● WHAT IS NEEDED: Reproduce every entry exactly, without alteration.

Parts and joints as JSON:
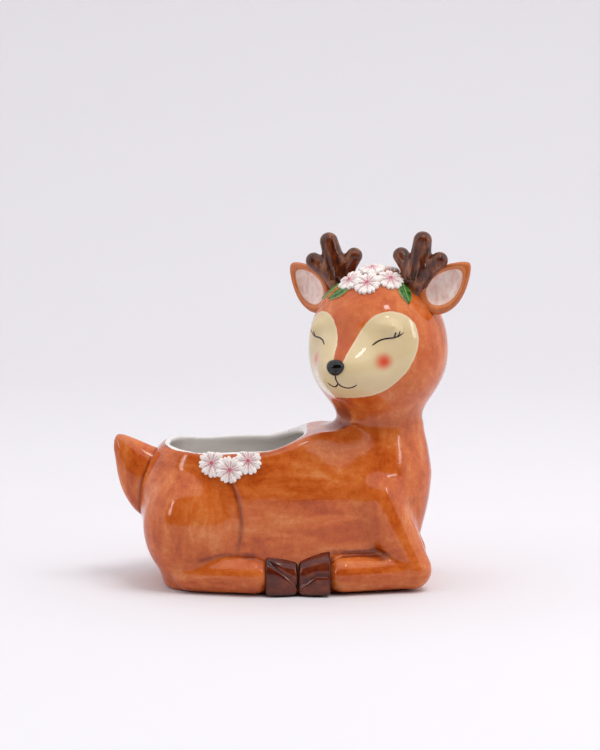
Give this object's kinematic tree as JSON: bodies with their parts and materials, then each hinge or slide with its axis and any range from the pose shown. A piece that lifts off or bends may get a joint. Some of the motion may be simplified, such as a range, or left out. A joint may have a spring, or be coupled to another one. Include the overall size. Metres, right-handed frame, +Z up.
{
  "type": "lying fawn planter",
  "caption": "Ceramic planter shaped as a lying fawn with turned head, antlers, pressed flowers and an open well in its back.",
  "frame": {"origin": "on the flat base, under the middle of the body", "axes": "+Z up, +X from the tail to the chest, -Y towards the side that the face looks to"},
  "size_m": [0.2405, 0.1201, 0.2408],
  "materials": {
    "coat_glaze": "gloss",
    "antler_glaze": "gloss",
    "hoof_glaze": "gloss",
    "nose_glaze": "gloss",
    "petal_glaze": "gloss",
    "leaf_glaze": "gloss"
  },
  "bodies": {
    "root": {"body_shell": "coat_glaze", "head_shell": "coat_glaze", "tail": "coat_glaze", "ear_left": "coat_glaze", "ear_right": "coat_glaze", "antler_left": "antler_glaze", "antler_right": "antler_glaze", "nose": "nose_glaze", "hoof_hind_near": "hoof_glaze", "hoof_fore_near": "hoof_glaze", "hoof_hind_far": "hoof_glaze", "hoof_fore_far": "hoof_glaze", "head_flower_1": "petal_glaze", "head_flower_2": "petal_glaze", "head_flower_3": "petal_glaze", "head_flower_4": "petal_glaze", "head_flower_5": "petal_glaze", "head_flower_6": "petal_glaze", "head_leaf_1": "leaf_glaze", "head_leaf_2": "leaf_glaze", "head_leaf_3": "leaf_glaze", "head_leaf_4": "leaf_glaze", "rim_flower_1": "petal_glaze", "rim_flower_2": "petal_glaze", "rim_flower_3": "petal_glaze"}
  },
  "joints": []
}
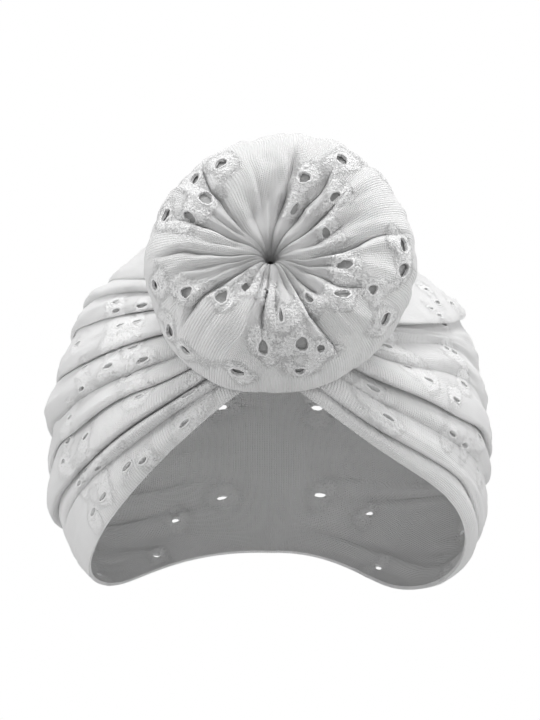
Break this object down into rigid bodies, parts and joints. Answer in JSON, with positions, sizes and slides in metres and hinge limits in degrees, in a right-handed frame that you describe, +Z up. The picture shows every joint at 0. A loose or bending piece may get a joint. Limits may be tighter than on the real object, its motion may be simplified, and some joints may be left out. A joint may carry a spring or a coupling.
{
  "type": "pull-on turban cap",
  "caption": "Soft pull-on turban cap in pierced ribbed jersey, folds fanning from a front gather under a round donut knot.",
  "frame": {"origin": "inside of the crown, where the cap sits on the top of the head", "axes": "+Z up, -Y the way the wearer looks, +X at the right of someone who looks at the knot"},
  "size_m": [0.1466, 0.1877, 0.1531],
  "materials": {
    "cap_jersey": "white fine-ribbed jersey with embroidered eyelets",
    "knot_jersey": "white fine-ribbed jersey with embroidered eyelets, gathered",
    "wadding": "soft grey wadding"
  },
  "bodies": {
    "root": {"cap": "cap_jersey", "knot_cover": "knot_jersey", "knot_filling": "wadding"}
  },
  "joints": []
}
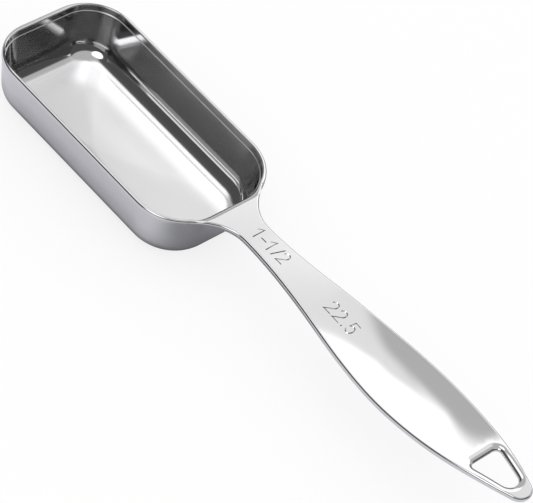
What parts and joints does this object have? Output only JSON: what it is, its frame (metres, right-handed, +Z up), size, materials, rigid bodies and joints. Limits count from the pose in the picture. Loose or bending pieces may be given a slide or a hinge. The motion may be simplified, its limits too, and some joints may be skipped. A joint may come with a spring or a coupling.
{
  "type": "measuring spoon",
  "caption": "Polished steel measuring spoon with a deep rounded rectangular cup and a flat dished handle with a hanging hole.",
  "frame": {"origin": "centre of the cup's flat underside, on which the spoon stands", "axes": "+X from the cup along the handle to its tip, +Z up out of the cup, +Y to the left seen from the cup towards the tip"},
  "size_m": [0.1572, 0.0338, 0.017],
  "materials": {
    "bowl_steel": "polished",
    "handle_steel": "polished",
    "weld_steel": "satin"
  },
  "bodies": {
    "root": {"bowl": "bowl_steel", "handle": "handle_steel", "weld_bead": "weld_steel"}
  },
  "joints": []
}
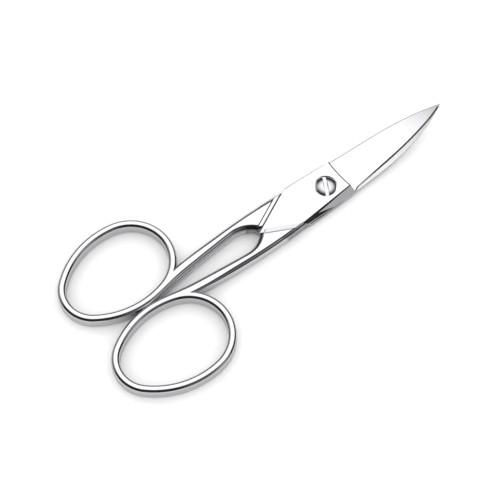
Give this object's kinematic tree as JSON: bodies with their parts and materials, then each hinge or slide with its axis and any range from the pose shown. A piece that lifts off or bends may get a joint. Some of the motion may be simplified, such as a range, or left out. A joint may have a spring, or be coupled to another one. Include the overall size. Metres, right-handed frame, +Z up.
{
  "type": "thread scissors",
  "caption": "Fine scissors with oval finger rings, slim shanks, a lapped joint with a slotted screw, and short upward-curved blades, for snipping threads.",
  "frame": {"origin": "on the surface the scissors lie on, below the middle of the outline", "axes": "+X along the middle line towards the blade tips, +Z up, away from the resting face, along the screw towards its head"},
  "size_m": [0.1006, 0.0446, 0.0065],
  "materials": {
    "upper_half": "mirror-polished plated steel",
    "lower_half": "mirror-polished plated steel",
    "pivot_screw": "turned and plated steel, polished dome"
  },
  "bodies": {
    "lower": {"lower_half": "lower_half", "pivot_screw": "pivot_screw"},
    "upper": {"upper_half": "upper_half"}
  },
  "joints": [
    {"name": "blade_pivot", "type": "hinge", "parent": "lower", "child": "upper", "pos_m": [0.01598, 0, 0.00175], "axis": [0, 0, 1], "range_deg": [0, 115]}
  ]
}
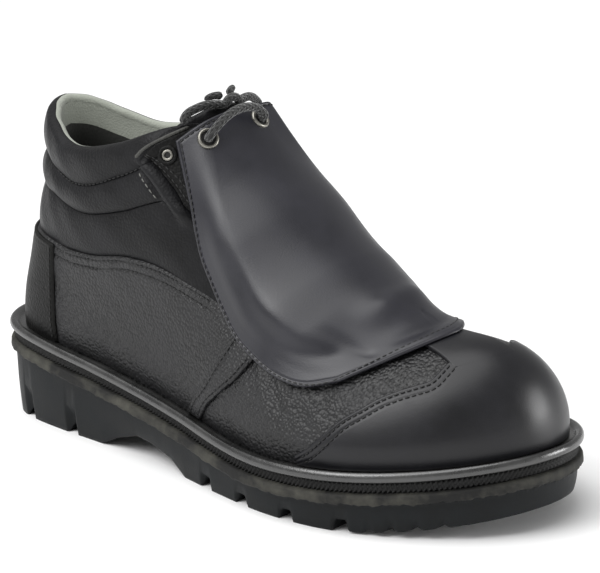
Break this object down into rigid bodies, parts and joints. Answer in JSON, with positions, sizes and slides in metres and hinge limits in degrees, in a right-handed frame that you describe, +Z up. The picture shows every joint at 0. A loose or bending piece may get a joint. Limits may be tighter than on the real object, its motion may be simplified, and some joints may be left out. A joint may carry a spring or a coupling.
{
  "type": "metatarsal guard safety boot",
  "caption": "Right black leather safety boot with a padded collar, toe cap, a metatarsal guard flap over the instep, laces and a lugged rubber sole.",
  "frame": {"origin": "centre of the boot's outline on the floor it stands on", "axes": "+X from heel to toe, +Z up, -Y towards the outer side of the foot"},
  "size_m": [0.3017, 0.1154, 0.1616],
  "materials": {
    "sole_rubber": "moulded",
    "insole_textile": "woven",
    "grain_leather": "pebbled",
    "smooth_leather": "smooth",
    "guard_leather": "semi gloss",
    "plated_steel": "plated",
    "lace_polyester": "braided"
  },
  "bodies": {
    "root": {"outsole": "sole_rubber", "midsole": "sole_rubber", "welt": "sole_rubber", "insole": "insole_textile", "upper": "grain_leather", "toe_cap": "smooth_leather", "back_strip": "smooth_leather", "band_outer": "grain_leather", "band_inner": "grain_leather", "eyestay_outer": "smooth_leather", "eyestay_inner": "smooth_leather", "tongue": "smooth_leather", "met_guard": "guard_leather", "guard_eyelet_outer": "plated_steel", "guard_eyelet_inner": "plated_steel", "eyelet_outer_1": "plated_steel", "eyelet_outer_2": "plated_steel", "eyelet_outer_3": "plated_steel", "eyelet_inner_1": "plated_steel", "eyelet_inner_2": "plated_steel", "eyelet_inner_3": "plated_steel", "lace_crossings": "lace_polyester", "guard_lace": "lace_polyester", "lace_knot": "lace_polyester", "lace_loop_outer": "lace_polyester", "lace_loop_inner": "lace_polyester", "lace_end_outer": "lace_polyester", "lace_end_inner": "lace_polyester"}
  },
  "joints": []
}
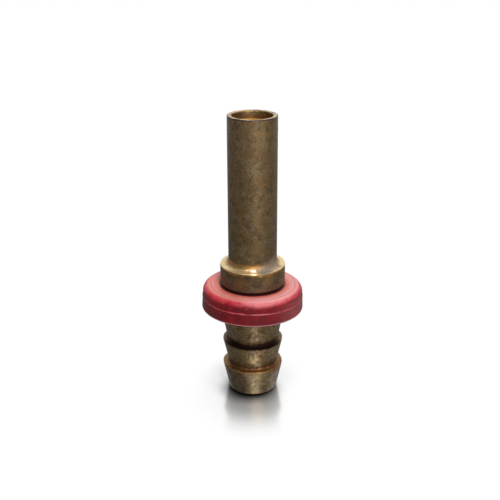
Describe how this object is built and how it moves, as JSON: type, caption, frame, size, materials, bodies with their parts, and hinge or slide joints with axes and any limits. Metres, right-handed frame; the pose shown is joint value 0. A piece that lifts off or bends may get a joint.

● IN RESPONSE:
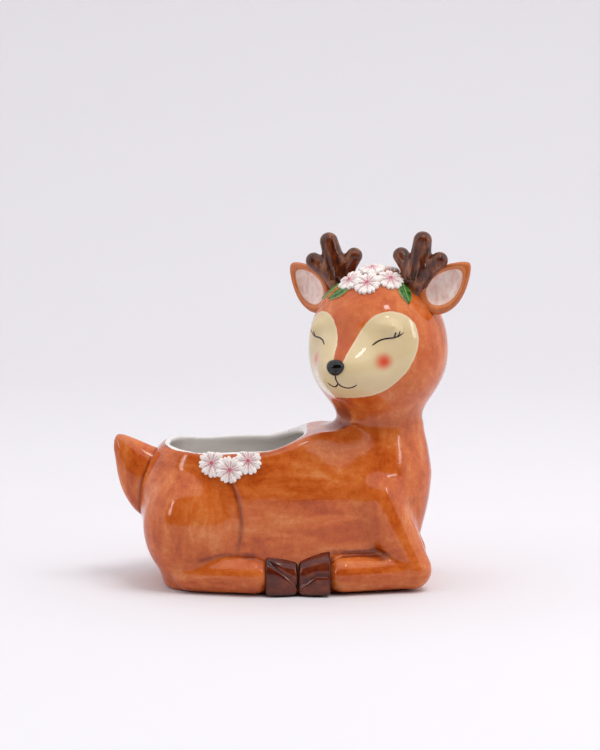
Give this object's kinematic tree as JSON: bodies with their parts and materials, then each hinge or slide with its axis and any range from the pose shown. A piece that lifts off or bends may get a joint. Some of the motion may be simplified, such as a range, or left out. A joint may have a spring, or be coupled to another one. Include the overall size. Metres, right-handed frame, +Z up.
{
  "type": "lying fawn planter",
  "caption": "Ceramic planter shaped as a lying fawn with turned head, antlers, pressed flowers and an open well in its back.",
  "frame": {"origin": "on the flat base, under the middle of the body", "axes": "+Z up, +X from the tail to the chest, -Y towards the side that the face looks to"},
  "size_m": [0.2405, 0.1201, 0.2408],
  "materials": {
    "coat_glaze": "gloss",
    "antler_glaze": "gloss",
    "hoof_glaze": "gloss",
    "nose_glaze": "gloss",
    "petal_glaze": "gloss",
    "leaf_glaze": "gloss"
  },
  "bodies": {
    "root": {"body_shell": "coat_glaze", "head_shell": "coat_glaze", "tail": "coat_glaze", "ear_left": "coat_glaze", "ear_right": "coat_glaze", "antler_left": "antler_glaze", "antler_right": "antler_glaze", "nose": "nose_glaze", "hoof_hind_near": "hoof_glaze", "hoof_fore_near": "hoof_glaze", "hoof_hind_far": "hoof_glaze", "hoof_fore_far": "hoof_glaze", "head_flower_1": "petal_glaze", "head_flower_2": "petal_glaze", "head_flower_3": "petal_glaze", "head_flower_4": "petal_glaze", "head_flower_5": "petal_glaze", "head_flower_6": "petal_glaze", "head_leaf_1": "leaf_glaze", "head_leaf_2": "leaf_glaze", "head_leaf_3": "leaf_glaze", "head_leaf_4": "leaf_glaze", "rim_flower_1": "petal_glaze", "rim_flower_2": "petal_glaze", "rim_flower_3": "petal_glaze"}
  },
  "joints": []
}
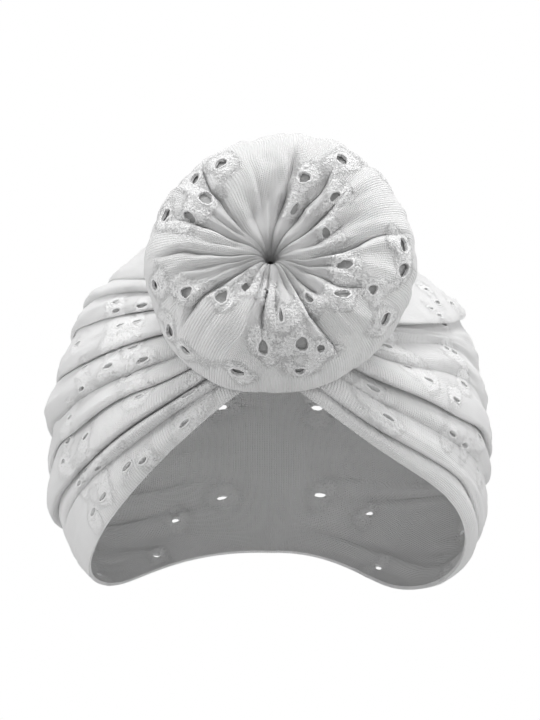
Break this object down into rigid bodies, parts and joints. Answer in JSON, with positions, sizes and slides in metres and hinge limits in degrees, in a right-handed frame that you describe, +Z up. The picture shows every joint at 0. A loose or bending piece may get a joint. Limits may be tighter than on the real object, its motion may be simplified, and some joints may be left out. A joint may carry a spring or a coupling.
{
  "type": "pull-on turban cap",
  "caption": "Soft pull-on turban cap in pierced ribbed jersey, folds fanning from a front gather under a round donut knot.",
  "frame": {"origin": "inside of the crown, where the cap sits on the top of the head", "axes": "+Z up, -Y the way the wearer looks, +X at the right of someone who looks at the knot"},
  "size_m": [0.1466, 0.1877, 0.1531],
  "materials": {
    "cap_jersey": "white fine-ribbed jersey with embroidered eyelets",
    "knot_jersey": "white fine-ribbed jersey with embroidered eyelets, gathered",
    "wadding": "soft grey wadding"
  },
  "bodies": {
    "root": {"cap": "cap_jersey", "knot_cover": "knot_jersey", "knot_filling": "wadding"}
  },
  "joints": []
}
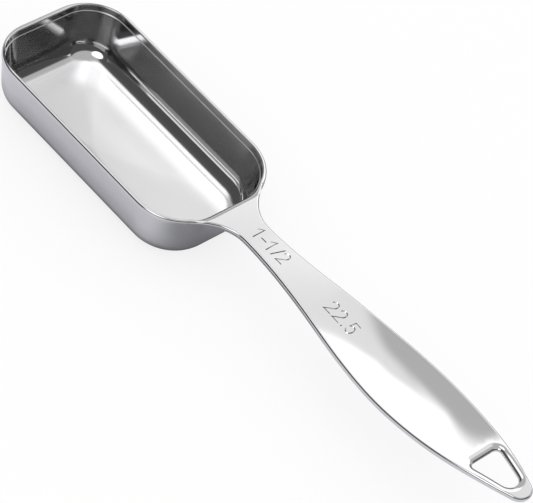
What parts and joints does this object have? Output only JSON: what it is, its frame (metres, right-handed, +Z up), size, materials, rigid bodies and joints. Limits count from the pose in the picture. Loose or bending pieces may be given a slide or a hinge. The motion may be simplified, its limits too, and some joints may be skipped. A joint may come with a spring or a coupling.
{
  "type": "measuring spoon",
  "caption": "Polished steel measuring spoon with a deep rounded rectangular cup and a flat dished handle with a hanging hole.",
  "frame": {"origin": "centre of the cup's flat underside, on which the spoon stands", "axes": "+X from the cup along the handle to its tip, +Z up out of the cup, +Y to the left seen from the cup towards the tip"},
  "size_m": [0.1572, 0.0338, 0.017],
  "materials": {
    "bowl_steel": "polished",
    "handle_steel": "polished",
    "weld_steel": "satin"
  },
  "bodies": {
    "root": {"bowl": "bowl_steel", "handle": "handle_steel", "weld_bead": "weld_steel"}
  },
  "joints": []
}
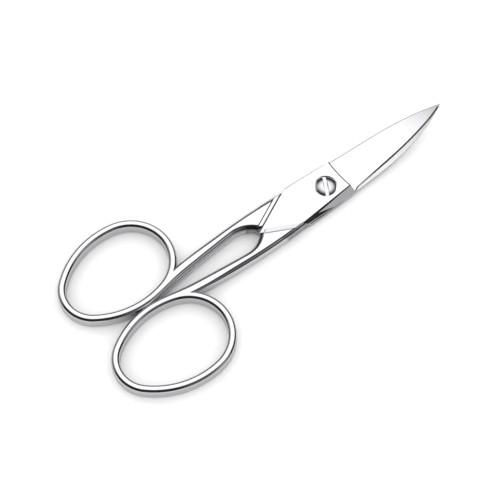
Give this object's kinematic tree as JSON: bodies with their parts and materials, then each hinge or slide with its axis and any range from the pose shown. A piece that lifts off or bends may get a joint. Some of the motion may be simplified, such as a range, or left out. A joint may have a spring, or be coupled to another one. Include the overall size. Metres, right-handed frame, +Z up.
{
  "type": "thread scissors",
  "caption": "Fine scissors with oval finger rings, slim shanks, a lapped joint with a slotted screw, and short upward-curved blades, for snipping threads.",
  "frame": {"origin": "on the surface the scissors lie on, below the middle of the outline", "axes": "+X along the middle line towards the blade tips, +Z up, away from the resting face, along the screw towards its head"},
  "size_m": [0.1006, 0.0446, 0.0065],
  "materials": {
    "upper_half": "mirror-polished plated steel",
    "lower_half": "mirror-polished plated steel",
    "pivot_screw": "turned and plated steel, polished dome"
  },
  "bodies": {
    "lower": {"lower_half": "lower_half", "pivot_screw": "pivot_screw"},
    "upper": {"upper_half": "upper_half"}
  },
  "joints": [
    {"name": "blade_pivot", "type": "hinge", "parent": "lower", "child": "upper", "pos_m": [0.01598, 0, 0.00175], "axis": [0, 0, 1], "range_deg": [0, 115]}
  ]
}
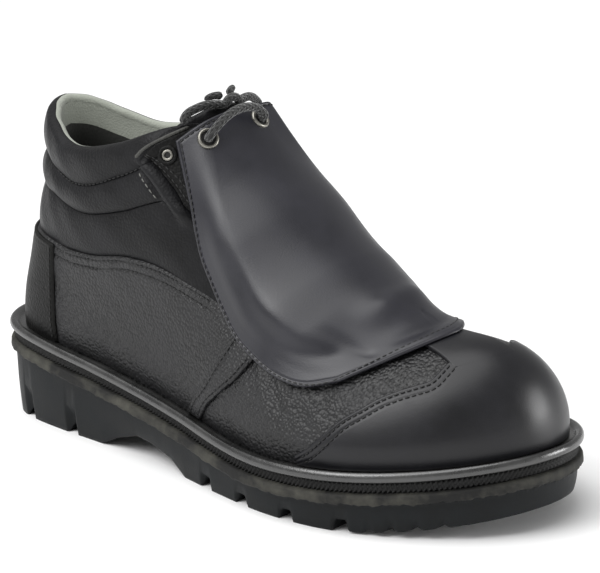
Break this object down into rigid bodies, parts and joints. Answer in JSON, with positions, sizes and slides in metres and hinge limits in degrees, in a right-handed frame that you describe, +Z up. The picture shows every joint at 0. A loose or bending piece may get a joint. Limits may be tighter than on the real object, its motion may be simplified, and some joints may be left out. A joint may carry a spring or a coupling.
{
  "type": "metatarsal guard safety boot",
  "caption": "Right black leather safety boot with a padded collar, toe cap, a metatarsal guard flap over the instep, laces and a lugged rubber sole.",
  "frame": {"origin": "centre of the boot's outline on the floor it stands on", "axes": "+X from heel to toe, +Z up, -Y towards the outer side of the foot"},
  "size_m": [0.3017, 0.1154, 0.1616],
  "materials": {
    "sole_rubber": "moulded",
    "insole_textile": "woven",
    "grain_leather": "pebbled",
    "smooth_leather": "smooth",
    "guard_leather": "semi gloss",
    "plated_steel": "plated",
    "lace_polyester": "braided"
  },
  "bodies": {
    "root": {"outsole": "sole_rubber", "midsole": "sole_rubber", "welt": "sole_rubber", "insole": "insole_textile", "upper": "grain_leather", "toe_cap": "smooth_leather", "back_strip": "smooth_leather", "band_outer": "grain_leather", "band_inner": "grain_leather", "eyestay_outer": "smooth_leather", "eyestay_inner": "smooth_leather", "tongue": "smooth_leather", "met_guard": "guard_leather", "guard_eyelet_outer": "plated_steel", "guard_eyelet_inner": "plated_steel", "eyelet_outer_1": "plated_steel", "eyelet_outer_2": "plated_steel", "eyelet_outer_3": "plated_steel", "eyelet_inner_1": "plated_steel", "eyelet_inner_2": "plated_steel", "eyelet_inner_3": "plated_steel", "lace_crossings": "lace_polyester", "guard_lace": "lace_polyester", "lace_knot": "lace_polyester", "lace_loop_outer": "lace_polyester", "lace_loop_inner": "lace_polyester", "lace_end_outer": "lace_polyester", "lace_end_inner": "lace_polyester"}
  },
  "joints": []
}
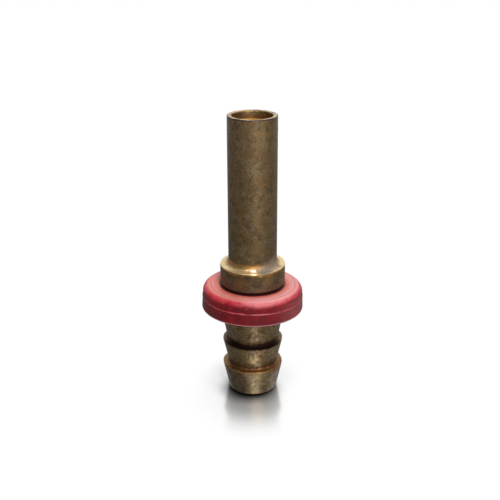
Describe how this object is built and how it moves, as JSON: type, caption, frame, size, materials, bodies with their parts, and hinge or slide joints with axes and any limits. Metres, right-handed frame; the pose shown is joint value 0. A piece that lifts off or bends may get a joint.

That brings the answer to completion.